Anyway, whilst it’s nice to welcome Kavanagh to the ranks of those who have long criticised the inappropriate use of this deliberately intimidating, not to say terrifying, tactic on the part of the police, it would be very interesting to know on how many other such occasions journalists and photographers from the
Sun have been taken along in tow. It would also be good to hear whether he thinks the ensuing gung-ho reporting of police derring-do in the paper has actually helped to legitimise, not to say encourage, these macho shows of strength which are now such a regular feature of law enforcement.
It’s also good to know that Kavanagh believes that people should be regarded as innocent until proven guilty. As he points out: ‘it is important that we do not jump to conclusions. Nobody has been charged with any offence, still less tried or convicted’. But again, he presumably works for a different
Sun from that which, at the start of the trial of Winston Silcott in January 1987 for the murder of PC Keith Blakelock,
a trial in which identification was a substantial issue, printed a front page picture of Silcott, taken by a police photographer, under the headline ‘Face of Man in Riot PC Murder Charge’. As Silcott’s solicitor Andrew Hall said: ‘There could have been no clearer way of telling the jury that whatever the evidence, Silcott was the man they had to convict’ (quoted in David Rose,
A Climate of Fear, Bloomsbury 1992: 134). And a different
Sun again from that which greeted Chris Mullin’s heroic efforts on behalf of the wrongly convicted Birmingham Six with the headline ‘Loony MP Backs Bomb Gang’ and the sentiment that ‘if the
Sun had its way, we would have been tempted to string ‘em up years ago’. Indeed, as Mullin himself has noted in
Error of Judgement (Poolbeg Press1997: 405), the paper’s coverage of the Six since their release all too clearly demonstrates that it has never come to terms with their innocence, and the same is equally true of its coverage of Winston Silcott after his conviction was quashed.

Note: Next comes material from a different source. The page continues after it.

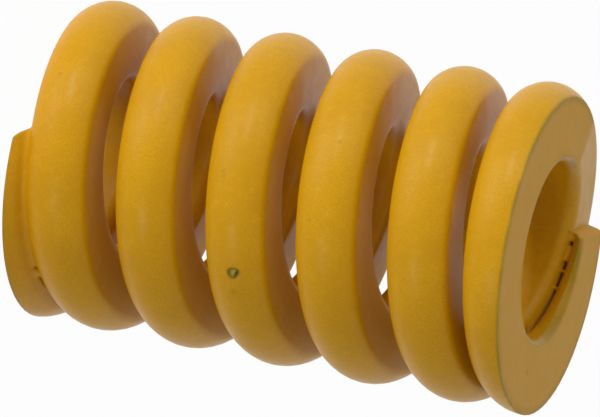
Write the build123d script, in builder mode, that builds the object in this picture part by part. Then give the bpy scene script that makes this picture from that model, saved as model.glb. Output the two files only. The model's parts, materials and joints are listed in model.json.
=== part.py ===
"""Die spring: shaped wire coiled right-handed, its end coils closed and ground flat.

Millimetres. The spring stands on its bottom ground face, with its axis along +Z
and the origin at the centre of that face.
"""
import os
from math import cos, radians, sin, sqrt

from build123d import *

# The coil
outer_diameter = 15.6  # runs freely in a 16 mm hole
bore_diameter = 8.4  # slides over an 8 mm guide rod
free_length = 25.0
total_turns = 6.553  # closed end coils included
first_tip_angle = 263  # where the wire starts at the bottom, in degrees from +X

# The wire: flat flanks and inner side, crowned outer side
wire_thickness = 2.98  # along the axis
crown_radius = 1.82
outer_corner_radius = 0.6
inner_corner_radius = 0.65
bore_stock = 0.02  # what sizing the bore takes off the inner side

# The closed ends
closed_turns = 0.95  # at each end, to the middle of the change of pitch
pitch_change_turns = 0.3  # over which the coil opens
end_gap = 0.06  # between an end coil and the coil beside it
tip_thickness = 0.47  # left at each end of the wire by grinding
tip_land = 0.06  # of that thickness, left square by the bevel
bottom_bevel_run = 0.45
top_bevel_run = 0.3
cut_margin = 0.2  # that a cutting tool overruns

path_points_per_turn = 24

bore_radius = bore_diameter / 2
outer_radius = outer_diameter / 2
closed_pitch = wire_thickness + end_gap
last_tip_angle = first_tip_angle + 360 * total_turns


def openness(turn):
    """Share of the full opening between coils: 0 in the closed ends, 1 between them."""
    distance_from_end = min(turn, total_turns - turn)
    change = (distance_from_end - closed_turns) / pitch_change_turns + 0.5
    change = min(max(change, 0.0), 1.0)
    return change**2 * (3 - 2 * change)


def coil_points():
    """Points along the middle of the wire, rising by the local pitch."""
    steps = round(total_turns * path_points_per_turn)
    turns_per_step = total_turns / steps
    step_openness = [openness((step + 0.5) * turns_per_step) for step in range(steps)]

    middle_rise = free_length - 2 * tip_thickness + wire_thickness
    opening_rise = middle_rise - closed_pitch * total_turns
    full_opening = opening_rise / (sum(step_openness) * turns_per_step)

    middle_radius = (outer_radius + bore_radius) / 2
    height = tip_thickness - wire_thickness / 2
    points = []
    for step in range(steps + 1):
        angle = radians(first_tip_angle + 360 * step * turns_per_step)
        points.append((middle_radius * cos(angle), middle_radius * sin(angle), height))
        if step < steps:
            height += (closed_pitch + full_opening * step_openness[step]) * turns_per_step
    return points


def radial(angle):
    return Vector(cos(radians(angle)), sin(radians(angle)), 0)


def along_coil(angle):
    return Vector(-sin(radians(angle)), cos(radians(angle)), 0)


with BuildPart() as spring:
    # The wire, swept along the coil
    with BuildLine() as coil:
        Spline(*coil_points())
    wire_start = Plane(coil.line @ 0, x_dir=radial(first_tip_angle), z_dir=coil.line % 0)
    with BuildSketch(wire_start) as wire_section:
        half_thickness = wire_thickness / 2
        crown_tip = (outer_radius - bore_radius) / 2
        inner_side = -crown_tip - bore_stock
        crown_edge = crown_tip - crown_radius + sqrt(crown_radius**2 - half_thickness**2)
        with BuildLine():
            Polyline(
                (crown_edge, half_thickness),
                (inner_side, half_thickness),
                (inner_side, -half_thickness),
                (crown_edge, -half_thickness),
            )
            ThreePointArc(
                (crown_edge, -half_thickness), (crown_tip, 0), (crown_edge, half_thickness)
            )
        make_face()
        fillet(wire_section.vertices().sort_by(Axis.X)[:2], inner_corner_radius)
        fillet(wire_section.vertices().sort_by(Axis.X)[-2:], outer_corner_radius)
    sweep(path=coil.line, is_frenet=True)

    # The bore, sized true, and both ends ground flat
    with Locations((0, 0, free_length)):
        Hole(bore_radius)
    split(bisect_by=Plane.XY, keep=Keep.TOP)
    split(bisect_by=Plane.XY.offset(free_length), keep=Keep.BOTTOM)

    # The bevel at each tip, from the ground face to the land
    for height, angle, inward, run in (
        (0, first_tip_angle, 1, bottom_bevel_run),
        (free_length, last_tip_angle, -1, top_bevel_run),
    ):
        tip = Plane((0, 0, height), x_dir=along_coil(angle) * inward, z_dir=radial(angle))
        with BuildSketch(tip):
            with BuildLine():
                Polyline(
                    (run, 0),
                    (0, tip_thickness - tip_land),
                    (-cut_margin, tip_thickness - tip_land),
                    (-cut_margin, -cut_margin),
                    (run, -cut_margin),
                    close=True,
                )
            make_face()
        extrude(amount=outer_radius + cut_margin, mode=Mode.SUBTRACT)

spring.part.label = "spring"
os.makedirs("parts", exist_ok=True)
export_step(spring.part, "parts/spring.step")
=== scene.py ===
"""A die spring in yellow paint, standing on its bottom ground face.

Metres. The axis of the coil is +Z, through the centre of the bottom face.
"""
import json
import math

import bpy
import numpy as np
from mathutils import Matrix, Vector


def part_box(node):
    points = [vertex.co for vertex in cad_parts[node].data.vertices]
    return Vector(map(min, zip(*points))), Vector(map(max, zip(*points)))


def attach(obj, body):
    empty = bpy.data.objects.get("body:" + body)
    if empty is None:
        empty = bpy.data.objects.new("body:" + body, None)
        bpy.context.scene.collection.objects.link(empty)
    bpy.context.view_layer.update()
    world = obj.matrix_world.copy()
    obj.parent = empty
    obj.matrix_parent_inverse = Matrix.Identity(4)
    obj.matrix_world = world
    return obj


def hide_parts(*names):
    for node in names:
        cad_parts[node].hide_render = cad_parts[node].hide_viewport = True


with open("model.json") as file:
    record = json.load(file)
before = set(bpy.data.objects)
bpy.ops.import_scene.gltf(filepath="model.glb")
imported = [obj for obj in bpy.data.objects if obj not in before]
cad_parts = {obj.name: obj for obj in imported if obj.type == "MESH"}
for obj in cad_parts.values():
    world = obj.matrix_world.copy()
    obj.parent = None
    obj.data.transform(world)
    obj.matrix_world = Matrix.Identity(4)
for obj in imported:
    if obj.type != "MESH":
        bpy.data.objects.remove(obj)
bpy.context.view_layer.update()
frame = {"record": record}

# ---------------------------------------------------------------------------
# The spring: one steel wire of shaped section, coiled right-handed, its end coils
# closed and ground flat down to thin tips, and the whole painted after grinding,
# so that paint rounds every edge and bonds each tip to the coil beside it.
# ---------------------------------------------------------------------------
MM = 0.001
TURN = 2 * math.pi
QUARTER = math.pi / 2
FREE_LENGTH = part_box("spring")[1][2]
OUTER_RADIUS = 7.8 * MM
BORE_RADIUS = frame["record"]["mounts"][0]["dims"]["r_mm"] * MM
MIDDLE_RADIUS = (OUTER_RADIUS + BORE_RADIUS) / 2
TOTAL_TURNS = 6.5707
FIRST_TIP_ANGLE = math.radians(259)
END_GAP = 0.06 * MM  # between a closed end coil and the next
BOTTOM_CLOSED_TURNS = 0.9386  # to the middle of the change of pitch
TOP_CLOSED_TURNS = 1.0135
PITCH_CHANGE_TURNS = 0.3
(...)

Kavanagh also complains that Britain has dropped to 28th in the International Freedom of Speech league table. However, as
Des Freedman has discussed, perhaps one of the reasons why sections of the British media, and especially the broadcast media, are not as free as one would like is that every time they exercise their freedom in a way of which Murdoch and his henchmen disapprove, the
Sun calls for them to be gagged or even dismembered. Here, out of literally dozens of possible ones, are just three examples of this process at work.
On 31 January 1987, the offices of BBC Scotland were raided by Special Branch, and all material relating to Duncan Campbell’s
Secret Society series seized. The
Sun’s reaction to this Stasi-like behaviour was not to criticise this shocking exercise of state power against the media but to run an editorial on 3 February headed ‘Who Cares?’ in which it opined that ‘the Beeb have only themselves to blame. Again and again – and notably over the Falklands and the IRA – they have shown they cannot be trusted to defend the national interest. It was monumentally irresponsible to employ a left-wing journalist whose sole purpose in life seems to be to undermine our security services’.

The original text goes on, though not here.